# [TASK GOAL]
Where a line holds "joints", copy it.

# [GIVEN RECORDS]
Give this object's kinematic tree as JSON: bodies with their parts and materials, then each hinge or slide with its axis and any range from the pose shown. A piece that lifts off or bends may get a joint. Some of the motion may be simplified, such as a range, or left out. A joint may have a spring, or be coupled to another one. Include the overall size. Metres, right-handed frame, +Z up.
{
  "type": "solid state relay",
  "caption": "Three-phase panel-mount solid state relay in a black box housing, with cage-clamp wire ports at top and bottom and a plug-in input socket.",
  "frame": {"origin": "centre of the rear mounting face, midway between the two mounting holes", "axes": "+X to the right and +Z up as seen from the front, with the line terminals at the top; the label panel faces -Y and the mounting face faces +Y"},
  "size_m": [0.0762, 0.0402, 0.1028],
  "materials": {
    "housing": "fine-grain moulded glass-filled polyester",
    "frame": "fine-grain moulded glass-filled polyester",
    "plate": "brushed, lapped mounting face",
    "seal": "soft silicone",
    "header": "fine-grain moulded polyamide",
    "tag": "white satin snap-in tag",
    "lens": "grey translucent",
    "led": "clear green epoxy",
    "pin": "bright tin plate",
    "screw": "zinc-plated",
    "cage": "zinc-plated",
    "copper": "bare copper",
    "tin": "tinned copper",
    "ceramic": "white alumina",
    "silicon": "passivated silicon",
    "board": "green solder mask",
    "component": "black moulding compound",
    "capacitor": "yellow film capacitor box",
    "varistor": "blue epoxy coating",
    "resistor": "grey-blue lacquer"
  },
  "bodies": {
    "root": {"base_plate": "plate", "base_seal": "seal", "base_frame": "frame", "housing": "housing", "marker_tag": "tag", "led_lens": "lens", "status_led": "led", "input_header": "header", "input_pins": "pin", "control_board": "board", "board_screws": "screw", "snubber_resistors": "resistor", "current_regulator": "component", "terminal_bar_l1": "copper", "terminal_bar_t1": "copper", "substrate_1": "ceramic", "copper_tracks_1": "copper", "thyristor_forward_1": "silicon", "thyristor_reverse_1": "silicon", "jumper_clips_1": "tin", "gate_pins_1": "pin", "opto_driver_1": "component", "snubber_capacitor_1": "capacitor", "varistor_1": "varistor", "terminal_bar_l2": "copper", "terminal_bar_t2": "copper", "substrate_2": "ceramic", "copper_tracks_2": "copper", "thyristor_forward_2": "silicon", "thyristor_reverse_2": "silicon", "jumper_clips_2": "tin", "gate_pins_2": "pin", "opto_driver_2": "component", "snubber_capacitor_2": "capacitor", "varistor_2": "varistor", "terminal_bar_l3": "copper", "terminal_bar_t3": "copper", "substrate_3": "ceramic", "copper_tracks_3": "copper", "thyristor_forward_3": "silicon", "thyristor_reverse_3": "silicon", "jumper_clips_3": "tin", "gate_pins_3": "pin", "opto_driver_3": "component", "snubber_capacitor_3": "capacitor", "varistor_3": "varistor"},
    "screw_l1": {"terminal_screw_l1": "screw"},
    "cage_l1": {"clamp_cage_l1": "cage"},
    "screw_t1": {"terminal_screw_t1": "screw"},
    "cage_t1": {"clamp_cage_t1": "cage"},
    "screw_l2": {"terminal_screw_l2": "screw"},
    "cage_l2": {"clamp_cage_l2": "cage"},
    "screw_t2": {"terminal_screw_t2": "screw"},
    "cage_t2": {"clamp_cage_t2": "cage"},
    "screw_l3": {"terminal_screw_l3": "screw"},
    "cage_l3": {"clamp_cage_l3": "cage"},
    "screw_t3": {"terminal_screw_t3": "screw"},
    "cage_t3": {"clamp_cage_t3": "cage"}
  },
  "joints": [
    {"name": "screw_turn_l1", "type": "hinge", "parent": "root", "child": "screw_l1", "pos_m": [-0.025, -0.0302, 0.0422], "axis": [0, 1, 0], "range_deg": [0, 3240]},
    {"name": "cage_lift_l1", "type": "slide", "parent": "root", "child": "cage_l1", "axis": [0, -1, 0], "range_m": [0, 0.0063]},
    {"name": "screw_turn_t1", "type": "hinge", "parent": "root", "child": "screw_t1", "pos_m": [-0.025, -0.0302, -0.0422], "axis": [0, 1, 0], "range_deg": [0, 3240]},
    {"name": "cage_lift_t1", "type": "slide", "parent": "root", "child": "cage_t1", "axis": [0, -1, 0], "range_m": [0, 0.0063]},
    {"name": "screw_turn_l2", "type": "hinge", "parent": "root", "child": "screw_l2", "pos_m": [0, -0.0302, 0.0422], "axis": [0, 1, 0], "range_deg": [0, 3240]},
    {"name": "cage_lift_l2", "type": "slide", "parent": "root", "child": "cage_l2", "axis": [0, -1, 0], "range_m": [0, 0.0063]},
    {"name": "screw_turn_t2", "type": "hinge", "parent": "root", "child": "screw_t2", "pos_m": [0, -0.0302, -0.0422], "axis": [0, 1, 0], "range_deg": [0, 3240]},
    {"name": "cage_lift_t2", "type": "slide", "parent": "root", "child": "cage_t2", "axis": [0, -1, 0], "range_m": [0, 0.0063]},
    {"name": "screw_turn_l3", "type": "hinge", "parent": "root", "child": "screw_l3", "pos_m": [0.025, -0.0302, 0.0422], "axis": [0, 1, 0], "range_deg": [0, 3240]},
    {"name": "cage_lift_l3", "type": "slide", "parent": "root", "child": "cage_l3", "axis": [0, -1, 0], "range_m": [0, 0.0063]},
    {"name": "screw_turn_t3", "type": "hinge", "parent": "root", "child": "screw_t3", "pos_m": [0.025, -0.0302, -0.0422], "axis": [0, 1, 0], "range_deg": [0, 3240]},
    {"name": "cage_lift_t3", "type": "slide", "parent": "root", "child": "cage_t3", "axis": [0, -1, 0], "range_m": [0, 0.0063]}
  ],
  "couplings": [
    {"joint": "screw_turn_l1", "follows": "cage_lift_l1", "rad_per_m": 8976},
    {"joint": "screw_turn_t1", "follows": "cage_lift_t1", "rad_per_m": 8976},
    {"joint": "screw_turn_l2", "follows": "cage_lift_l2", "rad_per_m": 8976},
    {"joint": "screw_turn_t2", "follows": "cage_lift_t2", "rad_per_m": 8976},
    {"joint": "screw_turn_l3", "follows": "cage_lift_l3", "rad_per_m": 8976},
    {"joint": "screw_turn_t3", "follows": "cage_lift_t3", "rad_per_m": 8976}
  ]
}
---
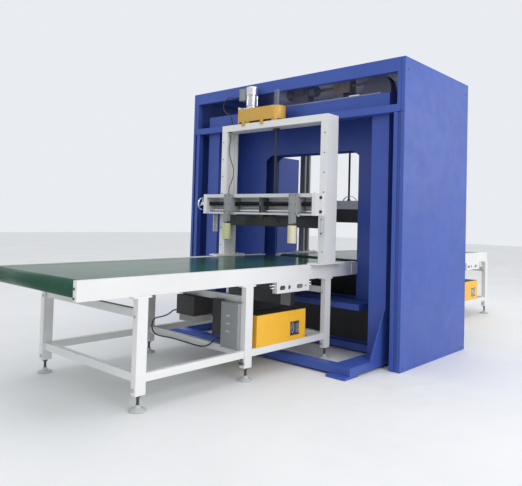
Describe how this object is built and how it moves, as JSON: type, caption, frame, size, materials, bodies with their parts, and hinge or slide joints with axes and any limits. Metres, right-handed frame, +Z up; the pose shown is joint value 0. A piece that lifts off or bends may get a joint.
* * *
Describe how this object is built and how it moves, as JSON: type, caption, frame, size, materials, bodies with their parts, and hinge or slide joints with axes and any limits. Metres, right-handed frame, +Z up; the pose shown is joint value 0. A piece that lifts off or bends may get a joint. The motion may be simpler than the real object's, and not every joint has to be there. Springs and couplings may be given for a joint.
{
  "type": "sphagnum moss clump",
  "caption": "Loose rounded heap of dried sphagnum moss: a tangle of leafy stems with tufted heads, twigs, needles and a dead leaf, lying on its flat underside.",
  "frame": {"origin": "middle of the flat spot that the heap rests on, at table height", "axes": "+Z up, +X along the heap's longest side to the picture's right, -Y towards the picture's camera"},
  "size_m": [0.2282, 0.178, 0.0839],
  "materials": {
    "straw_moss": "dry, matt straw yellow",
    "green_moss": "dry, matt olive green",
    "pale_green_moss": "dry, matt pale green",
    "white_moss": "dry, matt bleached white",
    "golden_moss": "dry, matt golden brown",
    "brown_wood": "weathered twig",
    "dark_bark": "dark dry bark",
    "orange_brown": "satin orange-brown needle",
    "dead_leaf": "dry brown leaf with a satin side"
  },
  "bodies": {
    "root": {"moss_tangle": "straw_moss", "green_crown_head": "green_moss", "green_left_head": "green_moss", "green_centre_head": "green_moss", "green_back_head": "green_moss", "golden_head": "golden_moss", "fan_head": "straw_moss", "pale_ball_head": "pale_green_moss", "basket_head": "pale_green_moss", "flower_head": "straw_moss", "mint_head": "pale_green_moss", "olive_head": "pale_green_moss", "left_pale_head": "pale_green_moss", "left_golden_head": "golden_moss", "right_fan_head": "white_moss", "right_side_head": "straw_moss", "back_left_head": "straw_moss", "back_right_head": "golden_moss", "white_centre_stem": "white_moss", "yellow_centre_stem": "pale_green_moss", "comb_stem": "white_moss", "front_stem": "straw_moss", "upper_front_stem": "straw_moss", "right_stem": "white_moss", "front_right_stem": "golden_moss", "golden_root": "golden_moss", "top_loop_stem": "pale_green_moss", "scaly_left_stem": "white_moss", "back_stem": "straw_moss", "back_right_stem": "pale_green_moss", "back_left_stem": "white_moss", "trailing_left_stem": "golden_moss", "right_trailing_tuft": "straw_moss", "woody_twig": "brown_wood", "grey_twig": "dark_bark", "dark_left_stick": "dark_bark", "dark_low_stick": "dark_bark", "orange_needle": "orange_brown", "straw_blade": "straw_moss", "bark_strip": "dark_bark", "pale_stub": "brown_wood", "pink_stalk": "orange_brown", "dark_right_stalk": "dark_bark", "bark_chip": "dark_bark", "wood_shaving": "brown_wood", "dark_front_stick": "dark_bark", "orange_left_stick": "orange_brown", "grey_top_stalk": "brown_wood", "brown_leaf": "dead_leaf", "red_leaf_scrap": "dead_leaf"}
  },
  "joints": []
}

# [RESPONSE]
  "joints": [
Describe how this object is built and how it moves, as JSON: type, caption, frame, size, materials, bodies with their parts, and hinge or slide joints with axes and any limits. Metres, right-handed frame, +Z up; the pose shown is joint value 0. A piece that lifts off or bends may get a joint.
Describe how this object is built and how it moves, as JSON: type, caption, frame, size, materials, bodies with their parts, and hinge or slide joints with axes and any limits. Metres, right-handed frame, +Z up; the pose shown is joint value 0. A piece that lifts off or bends may get a joint. The motion may be simpler than the real object's, and not every joint has to be there. Springs and couplings may be given for a joint.
  "joints": []